Predicting evapotranspiration from drone-based thermography – a method comparison in a tropical oil palm plantation

2020 
Abstract. For the assessment of evapotranspiration, near-surface airborne thermography offers new opportunities for studies with high numbers of spatial replicates and in a fine spatial resolution. We tested drone-based thermography and the subsequent application of three energy balance models (DATTUTDUT, TSEB-PT, DTD) using the widely accepted eddy covariance technique as a reference method. The study site was a mature oil palm plantation in lowland Sumatra, Indonesia.
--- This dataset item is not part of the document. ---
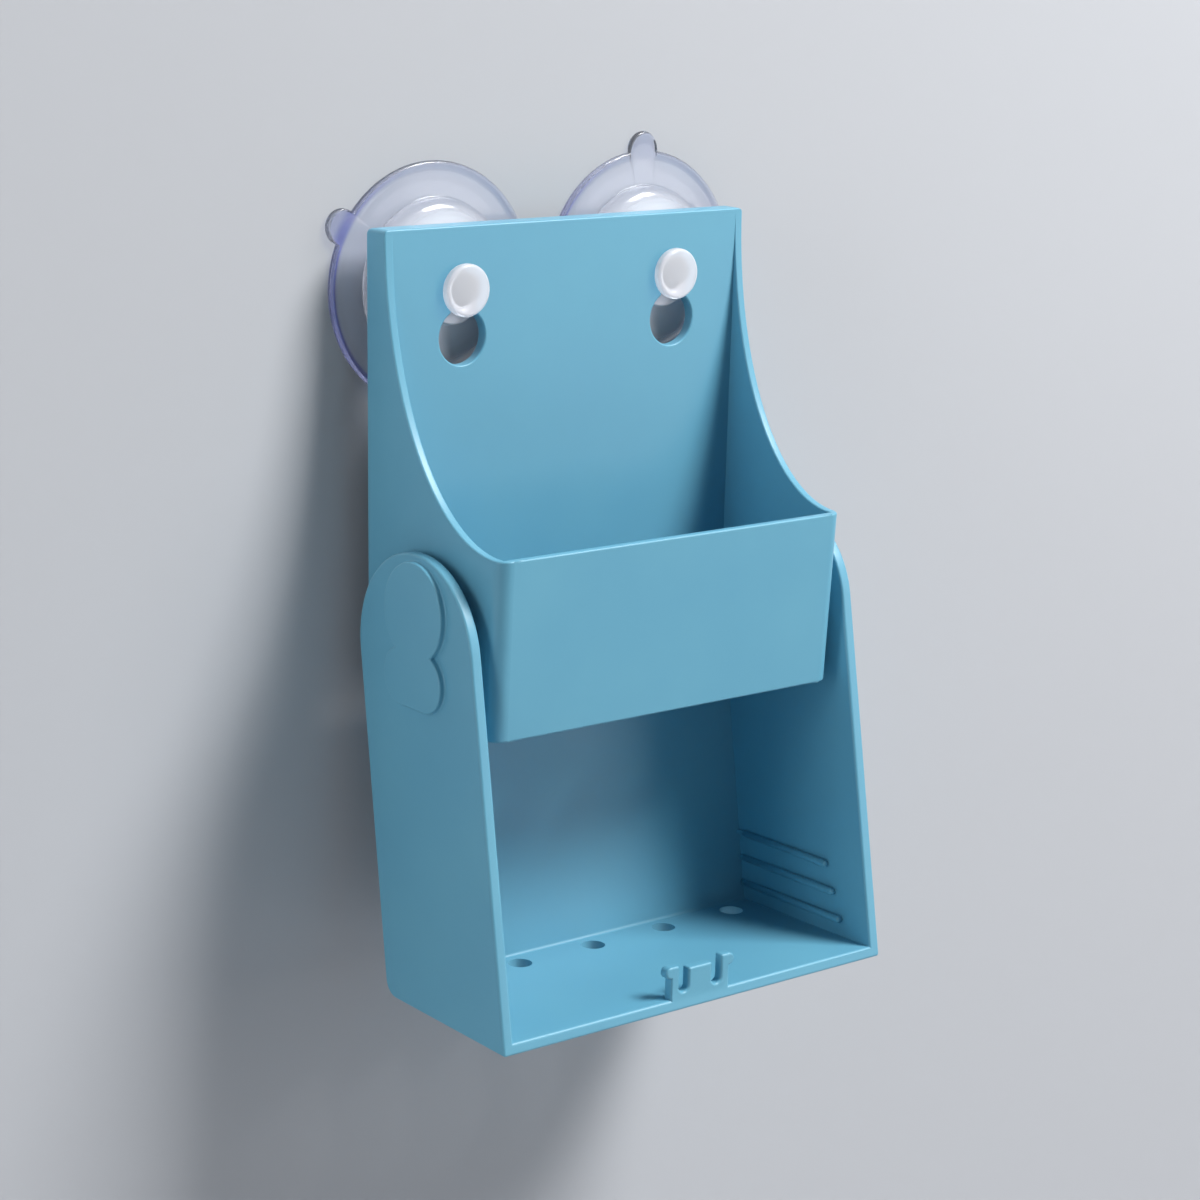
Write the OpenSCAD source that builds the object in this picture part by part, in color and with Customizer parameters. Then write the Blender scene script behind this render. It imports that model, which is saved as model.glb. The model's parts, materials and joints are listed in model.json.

For the 61 flight missions, latent heat flux estimates of the DATTUTDUT model with measured net radiation agreed well with eddy covariance measurements (r² = 0.85; MAE = 47; RMSE = 60) across variable weather conditions and daytimes. Confidence intervals for slope and intercept of a model II Deming regression suggest no difference between drone-based and eddy covariance method, thus indicating interchangeability. TSEB-PT and DTD yielded agreeable results, but all three models are sensitive to the configuration of the net radiation assessment. Overall, we conclude that drone-based thermography with energy-balance modeling is a reliable method complementing available methods for evapotranspiration studies. It offers promising, additional opportunities for fine grain and spatially explicit studies.